Installation view of Slater B. Bradley, “Sundoor at World's End,” at La Maddalena (Church of Mary Magdalene) for Zuecca Project Space, Venice, 2017.

So important has the practice become for Adelman that she offers every new employee at her company free training at the David Lynch Foundation, and everyone in the office is invited to meditate in a group for 20 minutes each day. “Over time,” she says, “the people who stick with it don’t take things personally, they take feedback easily, and they don’t react to pretty much anything—it’s kind of a superhuman strength, not to react.” Her sense that accumulated meditation experience improves people’s performance both in creative problem solving and other tasks is borne out by research.

In fact, artist Slater Bradley (whose show “Ketu” opens May 10th at Galeria Filomena Soares in Lisbon, Portugal) has been meditating for so long—some 12 years now—that it has become for him a life practice. He feels he can actually live meditatively, though he gets tuned up by practicing kundalini yoga several times per week. Further, meditation informs and seeps into his artistic practice. The work in “Ketu,” which deals with Vedic astrology, has, he says, “a lot of meditative painting techniques or repetitive actions with a marker, which gets into waves of energy, electromagnetic fields, these types of things.”
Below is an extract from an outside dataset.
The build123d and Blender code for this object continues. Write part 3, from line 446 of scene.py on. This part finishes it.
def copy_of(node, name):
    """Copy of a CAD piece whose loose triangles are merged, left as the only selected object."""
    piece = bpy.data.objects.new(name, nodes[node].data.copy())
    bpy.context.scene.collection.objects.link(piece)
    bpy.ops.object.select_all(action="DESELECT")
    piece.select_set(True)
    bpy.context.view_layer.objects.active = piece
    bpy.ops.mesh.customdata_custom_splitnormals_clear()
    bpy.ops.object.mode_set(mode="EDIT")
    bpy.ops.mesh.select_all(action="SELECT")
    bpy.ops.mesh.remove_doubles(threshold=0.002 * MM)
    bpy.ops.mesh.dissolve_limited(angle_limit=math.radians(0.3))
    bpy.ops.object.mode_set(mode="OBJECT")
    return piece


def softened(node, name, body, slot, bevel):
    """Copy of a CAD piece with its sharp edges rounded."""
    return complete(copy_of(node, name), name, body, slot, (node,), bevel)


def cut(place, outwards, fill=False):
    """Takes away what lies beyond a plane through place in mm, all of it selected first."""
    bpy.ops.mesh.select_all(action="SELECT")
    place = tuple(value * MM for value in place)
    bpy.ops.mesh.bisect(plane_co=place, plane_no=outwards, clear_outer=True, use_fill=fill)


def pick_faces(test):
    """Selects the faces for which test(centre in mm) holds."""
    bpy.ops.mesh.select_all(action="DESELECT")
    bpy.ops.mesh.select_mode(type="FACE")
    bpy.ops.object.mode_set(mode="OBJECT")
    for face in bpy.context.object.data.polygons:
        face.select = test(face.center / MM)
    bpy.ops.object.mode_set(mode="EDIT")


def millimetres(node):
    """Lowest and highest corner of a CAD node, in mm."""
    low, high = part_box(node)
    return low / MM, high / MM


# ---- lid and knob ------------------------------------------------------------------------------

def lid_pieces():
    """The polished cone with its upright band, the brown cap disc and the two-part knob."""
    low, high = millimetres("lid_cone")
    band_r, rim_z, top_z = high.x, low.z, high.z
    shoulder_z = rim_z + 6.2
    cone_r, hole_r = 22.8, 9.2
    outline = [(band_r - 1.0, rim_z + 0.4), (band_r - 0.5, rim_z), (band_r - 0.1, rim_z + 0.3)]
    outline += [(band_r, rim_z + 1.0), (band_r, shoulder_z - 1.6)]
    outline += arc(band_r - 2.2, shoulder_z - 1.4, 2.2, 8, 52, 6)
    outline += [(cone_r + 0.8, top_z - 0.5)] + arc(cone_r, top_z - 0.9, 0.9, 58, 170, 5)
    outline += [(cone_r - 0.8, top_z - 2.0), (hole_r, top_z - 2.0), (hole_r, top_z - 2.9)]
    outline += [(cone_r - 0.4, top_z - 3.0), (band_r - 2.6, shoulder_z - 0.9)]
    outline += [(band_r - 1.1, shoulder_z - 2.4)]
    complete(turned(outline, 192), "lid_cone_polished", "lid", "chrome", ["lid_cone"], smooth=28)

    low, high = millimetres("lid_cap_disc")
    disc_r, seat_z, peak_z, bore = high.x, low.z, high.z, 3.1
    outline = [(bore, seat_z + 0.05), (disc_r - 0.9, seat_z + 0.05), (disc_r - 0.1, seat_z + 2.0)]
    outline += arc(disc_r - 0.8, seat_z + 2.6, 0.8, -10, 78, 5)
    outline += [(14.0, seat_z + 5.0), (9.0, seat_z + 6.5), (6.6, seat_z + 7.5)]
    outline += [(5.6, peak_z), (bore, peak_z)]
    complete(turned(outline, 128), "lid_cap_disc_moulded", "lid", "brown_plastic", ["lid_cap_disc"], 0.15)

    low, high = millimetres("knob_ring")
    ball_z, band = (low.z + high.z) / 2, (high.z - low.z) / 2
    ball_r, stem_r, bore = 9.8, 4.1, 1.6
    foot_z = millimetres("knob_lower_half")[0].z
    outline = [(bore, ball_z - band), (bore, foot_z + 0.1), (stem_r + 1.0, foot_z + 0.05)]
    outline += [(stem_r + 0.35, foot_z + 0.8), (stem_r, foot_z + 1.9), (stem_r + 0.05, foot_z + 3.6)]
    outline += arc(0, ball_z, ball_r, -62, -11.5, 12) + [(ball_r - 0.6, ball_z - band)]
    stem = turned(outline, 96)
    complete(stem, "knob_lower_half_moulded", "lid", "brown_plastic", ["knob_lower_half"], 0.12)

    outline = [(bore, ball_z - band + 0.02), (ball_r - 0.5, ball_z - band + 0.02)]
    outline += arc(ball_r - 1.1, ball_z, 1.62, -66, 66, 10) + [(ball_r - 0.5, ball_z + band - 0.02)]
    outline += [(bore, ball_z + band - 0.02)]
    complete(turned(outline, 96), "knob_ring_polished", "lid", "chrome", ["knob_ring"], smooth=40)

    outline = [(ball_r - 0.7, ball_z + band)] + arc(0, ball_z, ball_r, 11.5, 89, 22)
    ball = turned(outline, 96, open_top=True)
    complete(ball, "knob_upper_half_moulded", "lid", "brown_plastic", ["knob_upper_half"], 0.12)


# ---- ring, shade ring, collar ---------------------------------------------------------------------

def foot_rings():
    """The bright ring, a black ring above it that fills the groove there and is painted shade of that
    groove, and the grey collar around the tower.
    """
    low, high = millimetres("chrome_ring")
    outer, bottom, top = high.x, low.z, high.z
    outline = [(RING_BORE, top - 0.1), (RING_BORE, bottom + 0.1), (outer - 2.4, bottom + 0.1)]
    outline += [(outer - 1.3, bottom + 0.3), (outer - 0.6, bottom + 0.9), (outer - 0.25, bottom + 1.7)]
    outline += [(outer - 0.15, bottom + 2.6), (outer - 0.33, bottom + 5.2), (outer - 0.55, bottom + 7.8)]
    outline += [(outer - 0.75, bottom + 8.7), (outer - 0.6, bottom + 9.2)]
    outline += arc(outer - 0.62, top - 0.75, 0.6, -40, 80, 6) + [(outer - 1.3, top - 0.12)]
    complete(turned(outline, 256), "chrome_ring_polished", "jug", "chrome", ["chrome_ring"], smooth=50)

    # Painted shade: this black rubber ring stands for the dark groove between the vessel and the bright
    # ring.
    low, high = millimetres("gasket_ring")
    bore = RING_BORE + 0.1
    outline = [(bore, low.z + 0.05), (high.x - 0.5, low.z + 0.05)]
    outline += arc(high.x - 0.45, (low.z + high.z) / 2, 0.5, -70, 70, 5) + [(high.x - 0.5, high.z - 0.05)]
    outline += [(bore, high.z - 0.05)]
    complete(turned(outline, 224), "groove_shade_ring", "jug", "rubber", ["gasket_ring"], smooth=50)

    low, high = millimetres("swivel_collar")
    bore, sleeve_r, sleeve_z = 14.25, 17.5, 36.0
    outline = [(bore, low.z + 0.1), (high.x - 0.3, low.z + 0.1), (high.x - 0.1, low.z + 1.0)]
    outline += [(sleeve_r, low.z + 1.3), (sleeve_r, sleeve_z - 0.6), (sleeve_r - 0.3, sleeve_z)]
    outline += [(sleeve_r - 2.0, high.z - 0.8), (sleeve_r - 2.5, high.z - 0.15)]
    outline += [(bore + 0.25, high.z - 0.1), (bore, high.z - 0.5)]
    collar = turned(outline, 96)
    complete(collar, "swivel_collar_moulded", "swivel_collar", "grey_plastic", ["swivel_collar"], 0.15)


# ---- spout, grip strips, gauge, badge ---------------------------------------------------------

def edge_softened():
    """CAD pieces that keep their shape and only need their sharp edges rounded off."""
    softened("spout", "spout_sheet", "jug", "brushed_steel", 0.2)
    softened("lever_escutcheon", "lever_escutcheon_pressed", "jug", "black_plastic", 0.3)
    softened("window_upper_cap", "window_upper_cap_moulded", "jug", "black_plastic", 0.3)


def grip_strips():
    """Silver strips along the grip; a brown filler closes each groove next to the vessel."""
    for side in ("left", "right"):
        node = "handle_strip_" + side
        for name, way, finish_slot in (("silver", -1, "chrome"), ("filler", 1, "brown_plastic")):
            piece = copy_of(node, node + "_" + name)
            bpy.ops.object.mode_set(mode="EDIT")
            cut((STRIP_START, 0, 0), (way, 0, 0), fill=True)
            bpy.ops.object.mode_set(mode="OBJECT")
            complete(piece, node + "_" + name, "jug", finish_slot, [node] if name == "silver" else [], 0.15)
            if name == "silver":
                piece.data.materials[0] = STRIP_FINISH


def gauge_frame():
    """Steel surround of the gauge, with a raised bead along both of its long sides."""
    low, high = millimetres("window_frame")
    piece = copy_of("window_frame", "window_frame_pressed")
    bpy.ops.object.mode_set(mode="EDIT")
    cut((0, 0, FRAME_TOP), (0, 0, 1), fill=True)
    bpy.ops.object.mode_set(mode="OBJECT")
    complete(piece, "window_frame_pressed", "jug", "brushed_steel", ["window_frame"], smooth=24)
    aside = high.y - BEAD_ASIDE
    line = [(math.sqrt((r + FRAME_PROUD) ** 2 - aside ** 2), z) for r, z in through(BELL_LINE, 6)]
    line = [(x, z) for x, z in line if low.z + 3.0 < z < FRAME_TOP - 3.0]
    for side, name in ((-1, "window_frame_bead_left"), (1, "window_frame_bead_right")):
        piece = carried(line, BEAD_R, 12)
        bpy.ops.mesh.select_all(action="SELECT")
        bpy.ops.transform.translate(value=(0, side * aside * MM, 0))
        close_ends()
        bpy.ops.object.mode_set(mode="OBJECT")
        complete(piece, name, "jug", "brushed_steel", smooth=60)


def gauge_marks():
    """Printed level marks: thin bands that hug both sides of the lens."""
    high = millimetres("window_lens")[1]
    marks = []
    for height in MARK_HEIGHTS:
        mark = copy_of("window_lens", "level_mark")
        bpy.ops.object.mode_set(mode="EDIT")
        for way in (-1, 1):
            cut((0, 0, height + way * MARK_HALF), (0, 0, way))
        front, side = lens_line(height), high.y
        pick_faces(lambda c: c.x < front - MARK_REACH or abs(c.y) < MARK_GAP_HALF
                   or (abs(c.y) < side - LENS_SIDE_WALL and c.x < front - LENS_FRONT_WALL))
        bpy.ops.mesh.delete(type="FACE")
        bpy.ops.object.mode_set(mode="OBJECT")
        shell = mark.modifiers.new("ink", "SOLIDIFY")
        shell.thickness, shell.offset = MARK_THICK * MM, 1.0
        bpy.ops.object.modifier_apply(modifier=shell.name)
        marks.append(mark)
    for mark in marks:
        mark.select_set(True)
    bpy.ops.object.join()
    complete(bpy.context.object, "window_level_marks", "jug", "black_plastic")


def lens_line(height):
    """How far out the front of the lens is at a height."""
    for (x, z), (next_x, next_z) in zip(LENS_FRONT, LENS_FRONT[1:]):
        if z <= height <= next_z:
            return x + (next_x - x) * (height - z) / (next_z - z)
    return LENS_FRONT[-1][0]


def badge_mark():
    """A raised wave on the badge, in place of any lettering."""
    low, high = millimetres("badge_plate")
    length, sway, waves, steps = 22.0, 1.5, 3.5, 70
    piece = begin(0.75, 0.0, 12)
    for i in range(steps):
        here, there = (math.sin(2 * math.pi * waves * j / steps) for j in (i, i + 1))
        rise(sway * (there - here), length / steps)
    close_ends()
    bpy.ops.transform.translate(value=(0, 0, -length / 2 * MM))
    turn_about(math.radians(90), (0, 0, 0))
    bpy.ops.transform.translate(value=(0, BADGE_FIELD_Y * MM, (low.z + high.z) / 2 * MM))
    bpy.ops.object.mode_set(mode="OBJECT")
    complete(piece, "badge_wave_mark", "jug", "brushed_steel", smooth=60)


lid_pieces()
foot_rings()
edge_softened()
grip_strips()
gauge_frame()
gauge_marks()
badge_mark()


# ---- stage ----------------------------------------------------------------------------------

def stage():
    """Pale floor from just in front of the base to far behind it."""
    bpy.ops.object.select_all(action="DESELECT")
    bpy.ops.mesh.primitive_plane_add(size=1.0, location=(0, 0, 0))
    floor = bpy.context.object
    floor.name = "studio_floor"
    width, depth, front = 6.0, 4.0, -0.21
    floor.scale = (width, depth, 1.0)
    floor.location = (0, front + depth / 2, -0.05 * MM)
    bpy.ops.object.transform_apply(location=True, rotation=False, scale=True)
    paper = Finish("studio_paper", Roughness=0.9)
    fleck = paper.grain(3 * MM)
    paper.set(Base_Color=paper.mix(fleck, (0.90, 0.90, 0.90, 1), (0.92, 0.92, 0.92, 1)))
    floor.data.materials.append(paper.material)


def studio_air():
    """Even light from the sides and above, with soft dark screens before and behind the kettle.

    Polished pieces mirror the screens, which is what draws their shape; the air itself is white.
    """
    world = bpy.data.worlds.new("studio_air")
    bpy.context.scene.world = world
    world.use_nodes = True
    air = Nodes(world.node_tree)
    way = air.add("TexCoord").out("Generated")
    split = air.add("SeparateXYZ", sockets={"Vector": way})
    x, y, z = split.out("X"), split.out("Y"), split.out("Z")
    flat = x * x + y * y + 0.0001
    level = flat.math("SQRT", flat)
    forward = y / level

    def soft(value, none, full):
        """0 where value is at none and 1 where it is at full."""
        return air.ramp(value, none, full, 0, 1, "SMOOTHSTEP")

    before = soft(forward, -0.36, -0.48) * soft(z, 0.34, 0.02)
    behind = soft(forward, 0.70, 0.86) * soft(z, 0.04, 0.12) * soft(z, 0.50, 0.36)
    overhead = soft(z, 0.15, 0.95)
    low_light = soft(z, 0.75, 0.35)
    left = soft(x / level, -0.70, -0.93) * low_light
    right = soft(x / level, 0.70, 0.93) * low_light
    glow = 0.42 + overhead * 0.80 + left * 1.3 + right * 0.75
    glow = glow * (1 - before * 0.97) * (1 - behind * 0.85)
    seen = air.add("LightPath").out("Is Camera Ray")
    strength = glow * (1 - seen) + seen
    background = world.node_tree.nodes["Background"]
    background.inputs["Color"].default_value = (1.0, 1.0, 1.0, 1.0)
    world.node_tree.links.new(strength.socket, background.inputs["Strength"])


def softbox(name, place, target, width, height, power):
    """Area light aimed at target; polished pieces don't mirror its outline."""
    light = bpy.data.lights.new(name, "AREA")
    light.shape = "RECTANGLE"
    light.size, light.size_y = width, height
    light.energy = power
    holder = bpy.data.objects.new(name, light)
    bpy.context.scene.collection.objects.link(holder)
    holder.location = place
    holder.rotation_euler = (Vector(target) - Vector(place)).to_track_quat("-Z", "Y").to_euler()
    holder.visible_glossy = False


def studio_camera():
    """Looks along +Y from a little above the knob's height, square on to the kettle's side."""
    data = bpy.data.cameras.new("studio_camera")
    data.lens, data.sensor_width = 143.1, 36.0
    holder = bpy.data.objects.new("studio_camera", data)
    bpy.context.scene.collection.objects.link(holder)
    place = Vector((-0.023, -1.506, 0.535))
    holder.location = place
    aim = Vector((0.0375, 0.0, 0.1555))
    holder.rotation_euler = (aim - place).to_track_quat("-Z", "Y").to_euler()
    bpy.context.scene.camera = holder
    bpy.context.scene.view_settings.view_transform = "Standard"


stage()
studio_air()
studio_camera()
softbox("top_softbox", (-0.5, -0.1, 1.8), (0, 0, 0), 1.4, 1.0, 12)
There can be little doubt that artists like Bradley, Adelman, and others are at the forefront of a cultural movement that embraces the use of what were once thought of as esoteric techniques for enhancing their creative lives. Yet Bradley thinks they are part of something even bigger.

“I think there’s a neo-spiritual art movement happening,” he says. “At a certain point the truth is a bigger subject than pop culture. With meditation you find your inner peace, your inner truth, your centered truth, and then you find the world, and the world finds its center. That’s a noble pursuit for art these days.”